### Written exercise
Copy out all the records exactly.

* Begin Raw data *

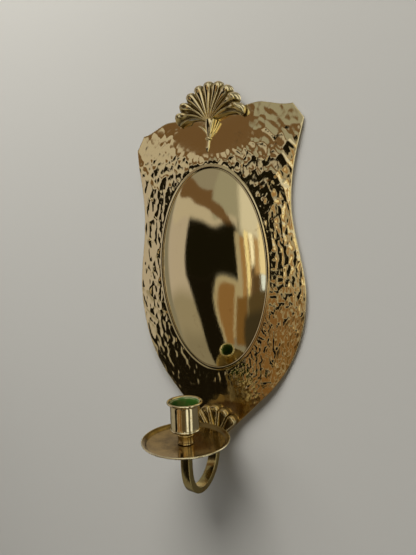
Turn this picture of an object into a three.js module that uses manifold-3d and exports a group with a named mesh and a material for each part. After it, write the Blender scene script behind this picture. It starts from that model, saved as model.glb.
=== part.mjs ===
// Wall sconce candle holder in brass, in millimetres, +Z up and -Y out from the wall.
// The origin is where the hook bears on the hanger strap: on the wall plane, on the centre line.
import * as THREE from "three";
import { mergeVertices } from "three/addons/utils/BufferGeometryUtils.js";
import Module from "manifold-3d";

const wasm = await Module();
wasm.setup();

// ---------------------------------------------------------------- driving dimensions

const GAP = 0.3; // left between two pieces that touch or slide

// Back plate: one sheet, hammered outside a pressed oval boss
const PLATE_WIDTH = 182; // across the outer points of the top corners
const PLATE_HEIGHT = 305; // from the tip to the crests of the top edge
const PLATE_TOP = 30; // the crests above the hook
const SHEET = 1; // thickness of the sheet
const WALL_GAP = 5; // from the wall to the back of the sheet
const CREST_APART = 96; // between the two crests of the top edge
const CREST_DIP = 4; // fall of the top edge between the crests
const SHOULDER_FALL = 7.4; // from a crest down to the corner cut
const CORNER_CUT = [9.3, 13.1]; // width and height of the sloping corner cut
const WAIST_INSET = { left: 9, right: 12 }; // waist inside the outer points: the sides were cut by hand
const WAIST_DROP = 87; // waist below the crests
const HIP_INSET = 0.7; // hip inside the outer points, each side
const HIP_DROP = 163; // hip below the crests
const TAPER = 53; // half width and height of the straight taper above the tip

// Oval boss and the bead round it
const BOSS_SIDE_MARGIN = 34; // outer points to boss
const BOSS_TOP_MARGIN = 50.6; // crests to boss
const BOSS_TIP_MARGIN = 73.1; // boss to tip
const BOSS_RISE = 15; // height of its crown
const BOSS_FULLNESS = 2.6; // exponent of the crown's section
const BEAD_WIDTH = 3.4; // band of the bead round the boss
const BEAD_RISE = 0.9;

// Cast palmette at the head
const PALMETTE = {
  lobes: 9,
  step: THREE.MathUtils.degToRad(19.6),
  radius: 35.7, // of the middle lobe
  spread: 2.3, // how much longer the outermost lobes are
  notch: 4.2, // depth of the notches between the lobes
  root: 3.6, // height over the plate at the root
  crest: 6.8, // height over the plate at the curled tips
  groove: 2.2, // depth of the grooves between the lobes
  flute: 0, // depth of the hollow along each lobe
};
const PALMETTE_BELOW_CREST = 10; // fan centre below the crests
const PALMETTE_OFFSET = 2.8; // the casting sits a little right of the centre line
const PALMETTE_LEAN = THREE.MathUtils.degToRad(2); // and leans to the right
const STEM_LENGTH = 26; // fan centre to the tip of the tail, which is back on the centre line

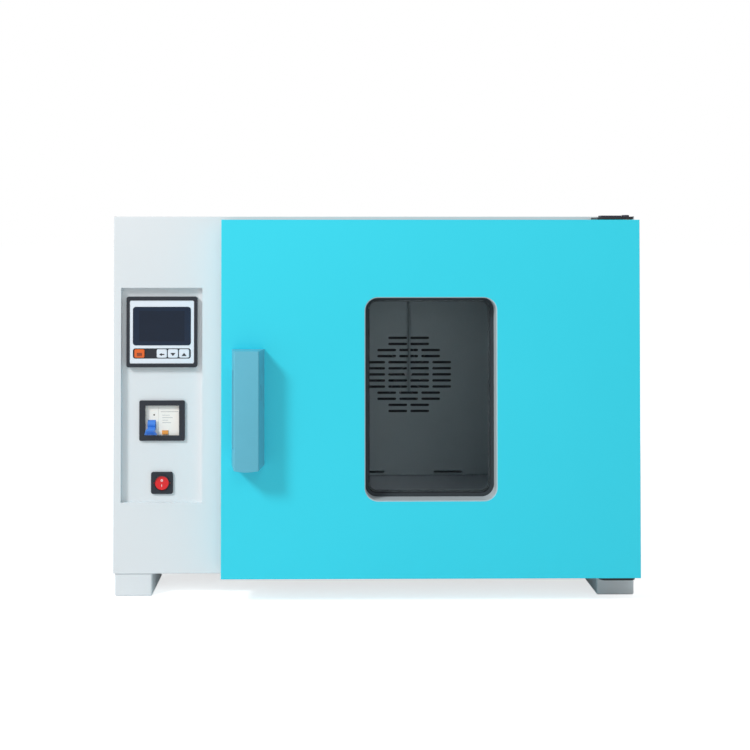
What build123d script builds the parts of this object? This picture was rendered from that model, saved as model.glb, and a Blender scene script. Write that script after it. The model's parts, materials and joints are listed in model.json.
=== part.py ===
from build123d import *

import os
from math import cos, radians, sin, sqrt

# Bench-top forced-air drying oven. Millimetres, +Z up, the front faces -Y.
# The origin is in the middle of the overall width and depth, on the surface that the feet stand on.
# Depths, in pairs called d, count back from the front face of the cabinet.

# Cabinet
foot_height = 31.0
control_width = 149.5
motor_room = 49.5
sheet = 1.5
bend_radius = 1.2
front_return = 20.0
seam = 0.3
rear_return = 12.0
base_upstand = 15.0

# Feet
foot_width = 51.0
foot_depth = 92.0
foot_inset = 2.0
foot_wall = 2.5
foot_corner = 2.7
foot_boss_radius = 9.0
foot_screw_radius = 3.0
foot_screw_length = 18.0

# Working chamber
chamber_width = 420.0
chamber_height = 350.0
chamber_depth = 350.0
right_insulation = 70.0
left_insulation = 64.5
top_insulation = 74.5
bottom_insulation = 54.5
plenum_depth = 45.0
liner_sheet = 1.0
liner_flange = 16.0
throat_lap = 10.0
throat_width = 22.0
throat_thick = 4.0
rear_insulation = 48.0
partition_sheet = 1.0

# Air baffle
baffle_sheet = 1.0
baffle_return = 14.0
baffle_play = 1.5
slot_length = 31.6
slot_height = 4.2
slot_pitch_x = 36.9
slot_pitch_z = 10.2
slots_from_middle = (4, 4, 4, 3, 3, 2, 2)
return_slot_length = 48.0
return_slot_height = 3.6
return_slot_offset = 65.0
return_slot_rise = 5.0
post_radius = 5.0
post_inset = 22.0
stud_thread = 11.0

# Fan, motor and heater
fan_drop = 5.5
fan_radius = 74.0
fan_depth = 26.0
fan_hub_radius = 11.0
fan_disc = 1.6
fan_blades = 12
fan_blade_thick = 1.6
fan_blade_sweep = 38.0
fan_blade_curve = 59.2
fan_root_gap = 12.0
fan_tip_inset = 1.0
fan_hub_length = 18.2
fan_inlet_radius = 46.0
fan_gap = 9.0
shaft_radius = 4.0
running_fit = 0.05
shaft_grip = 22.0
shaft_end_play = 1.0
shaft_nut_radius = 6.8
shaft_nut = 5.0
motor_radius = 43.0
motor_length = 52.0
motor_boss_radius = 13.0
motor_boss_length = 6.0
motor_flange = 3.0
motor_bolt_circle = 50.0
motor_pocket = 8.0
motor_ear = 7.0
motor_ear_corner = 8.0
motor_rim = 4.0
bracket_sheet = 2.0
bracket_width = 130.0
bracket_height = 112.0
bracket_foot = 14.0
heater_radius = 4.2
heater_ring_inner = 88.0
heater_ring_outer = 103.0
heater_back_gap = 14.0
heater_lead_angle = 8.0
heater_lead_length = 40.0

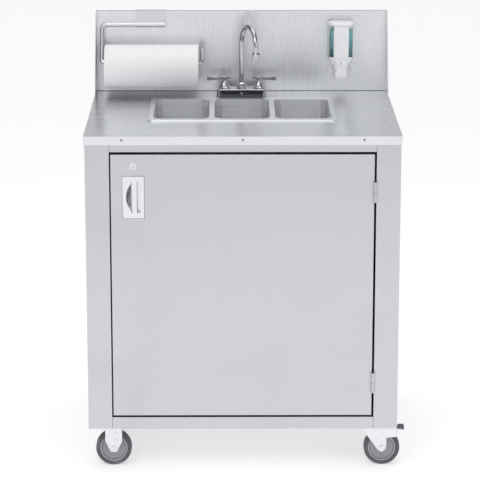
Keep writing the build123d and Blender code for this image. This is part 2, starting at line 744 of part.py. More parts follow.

* End Raw data *

### Written response
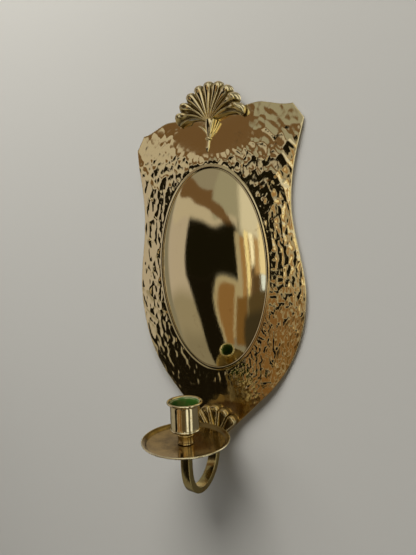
Turn this picture of an object into a three.js module that uses manifold-3d and exports a group with a named mesh and a material for each part. After it, write the Blender scene script behind this picture. It starts from that model, saved as model.glb.
=== part.mjs ===
// Wall sconce candle holder in brass, in millimetres, +Z up and -Y out from the wall.
// The origin is where the hook bears on the hanger strap: on the wall plane, on the centre line.
import * as THREE from "three";
import { mergeVertices } from "three/addons/utils/BufferGeometryUtils.js";
import Module from "manifold-3d";

const wasm = await Module();
wasm.setup();

// ---------------------------------------------------------------- driving dimensions

const GAP = 0.3; // left between two pieces that touch or slide

// Back plate: one sheet, hammered outside a pressed oval boss
const PLATE_WIDTH = 182; // across the outer points of the top corners
const PLATE_HEIGHT = 305; // from the tip to the crests of the top edge
const PLATE_TOP = 30; // the crests above the hook
const SHEET = 1; // thickness of the sheet
const WALL_GAP = 5; // from the wall to the back of the sheet
const CREST_APART = 96; // between the two crests of the top edge
const CREST_DIP = 4; // fall of the top edge between the crests
const SHOULDER_FALL = 7.4; // from a crest down to the corner cut
const CORNER_CUT = [9.3, 13.1]; // width and height of the sloping corner cut
const WAIST_INSET = { left: 9, right: 12 }; // waist inside the outer points: the sides were cut by hand
const WAIST_DROP = 87; // waist below the crests
const HIP_INSET = 0.7; // hip inside the outer points, each side
const HIP_DROP = 163; // hip below the crests
const TAPER = 53; // half width and height of the straight taper above the tip

// Oval boss and the bead round it
const BOSS_SIDE_MARGIN = 34; // outer points to boss
const BOSS_TOP_MARGIN = 50.6; // crests to boss
const BOSS_TIP_MARGIN = 73.1; // boss to tip
const BOSS_RISE = 15; // height of its crown
const BOSS_FULLNESS = 2.6; // exponent of the crown's section
const BEAD_WIDTH = 3.4; // band of the bead round the boss
const BEAD_RISE = 0.9;

// Cast palmette at the head
const PALMETTE = {
  lobes: 9,
  step: THREE.MathUtils.degToRad(19.6),
  radius: 35.7, // of the middle lobe
  spread: 2.3, // how much longer the outermost lobes are
  notch: 4.2, // depth of the notches between the lobes
  root: 3.6, // height over the plate at the root
  crest: 6.8, // height over the plate at the curled tips
  groove: 2.2, // depth of the grooves between the lobes
  flute: 0, // depth of the hollow along each lobe
};
const PALMETTE_BELOW_CREST = 10; // fan centre below the crests
const PALMETTE_OFFSET = 2.8; // the casting sits a little right of the centre line
const PALMETTE_LEAN = THREE.MathUtils.degToRad(2); // and leans to the right
const STEM_LENGTH = 26; // fan centre to the tip of the tail, which is back on the centre line

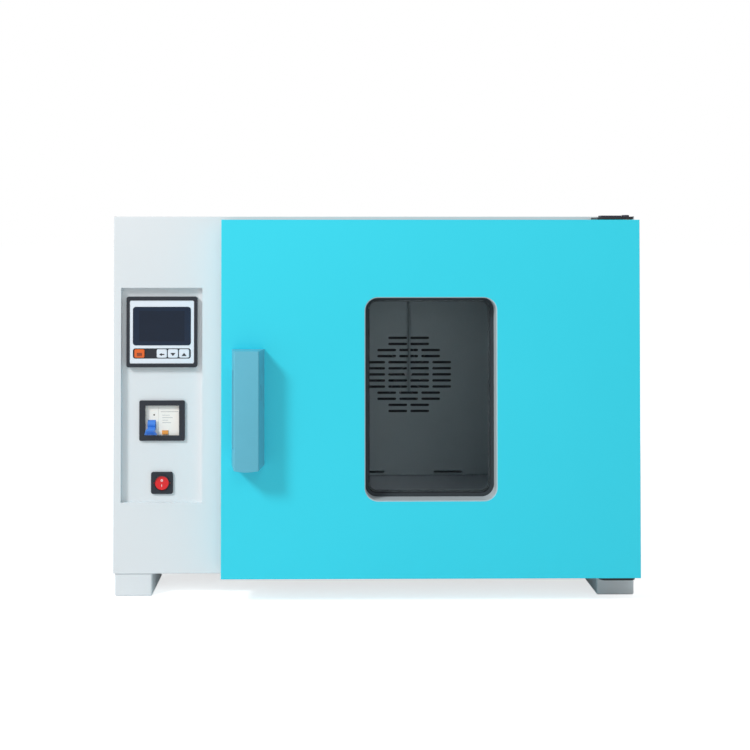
What build123d script builds the parts of this object? This picture was rendered from that model, saved as model.glb, and a Blender scene script. Write that script after it. The model's parts, materials and joints are listed in model.json.
=== part.py ===
from build123d import *

import os
from math import cos, radians, sin, sqrt

# Bench-top forced-air drying oven. Millimetres, +Z up, the front faces -Y.
# The origin is in the middle of the overall width and depth, on the surface that the feet stand on.
# Depths, in pairs called d, count back from the front face of the cabinet.

# Cabinet
foot_height = 31.0
control_width = 149.5
motor_room = 49.5
sheet = 1.5
bend_radius = 1.2
front_return = 20.0
seam = 0.3
rear_return = 12.0
base_upstand = 15.0

# Feet
foot_width = 51.0
foot_depth = 92.0
foot_inset = 2.0
foot_wall = 2.5
foot_corner = 2.7
foot_boss_radius = 9.0
foot_screw_radius = 3.0
foot_screw_length = 18.0

# Working chamber
chamber_width = 420.0
chamber_height = 350.0
chamber_depth = 350.0
right_insulation = 70.0
left_insulation = 64.5
top_insulation = 74.5
bottom_insulation = 54.5
plenum_depth = 45.0
liner_sheet = 1.0
liner_flange = 16.0
throat_lap = 10.0
throat_width = 22.0
throat_thick = 4.0
rear_insulation = 48.0
partition_sheet = 1.0

# Air baffle
baffle_sheet = 1.0
baffle_return = 14.0
baffle_play = 1.5
slot_length = 31.6
slot_height = 4.2
slot_pitch_x = 36.9
slot_pitch_z = 10.2
slots_from_middle = (4, 4, 4, 3, 3, 2, 2)
return_slot_length = 48.0
return_slot_height = 3.6
return_slot_offset = 65.0
return_slot_rise = 5.0
post_radius = 5.0
post_inset = 22.0
stud_thread = 11.0

# Fan, motor and heater
fan_drop = 5.5
fan_radius = 74.0
fan_depth = 26.0
fan_hub_radius = 11.0
fan_disc = 1.6
fan_blades = 12
fan_blade_thick = 1.6
fan_blade_sweep = 38.0
fan_blade_curve = 59.2
fan_root_gap = 12.0
fan_tip_inset = 1.0
fan_hub_length = 18.2
fan_inlet_radius = 46.0
fan_gap = 9.0
shaft_radius = 4.0
running_fit = 0.05
shaft_grip = 22.0
shaft_end_play = 1.0
shaft_nut_radius = 6.8
shaft_nut = 5.0
motor_radius = 43.0
motor_length = 52.0
motor_boss_radius = 13.0
motor_boss_length = 6.0
motor_flange = 3.0
motor_bolt_circle = 50.0
motor_pocket = 8.0
motor_ear = 7.0
motor_ear_corner = 8.0
motor_rim = 4.0
bracket_sheet = 2.0
bracket_width = 130.0
bracket_height = 112.0
bracket_foot = 14.0
heater_radius = 4.2
heater_ring_inner = 88.0
heater_ring_outer = 103.0
heater_back_gap = 14.0
heater_lead_angle = 8.0
heater_lead_length = 40.0

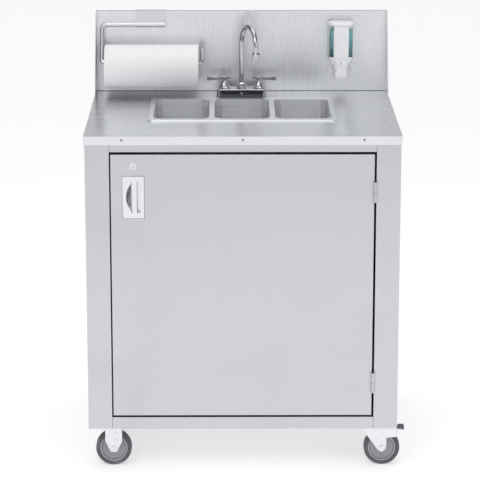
Keep writing the build123d and Blender code for this image. This is part 2, starting at line 744 of part.py. More parts follow.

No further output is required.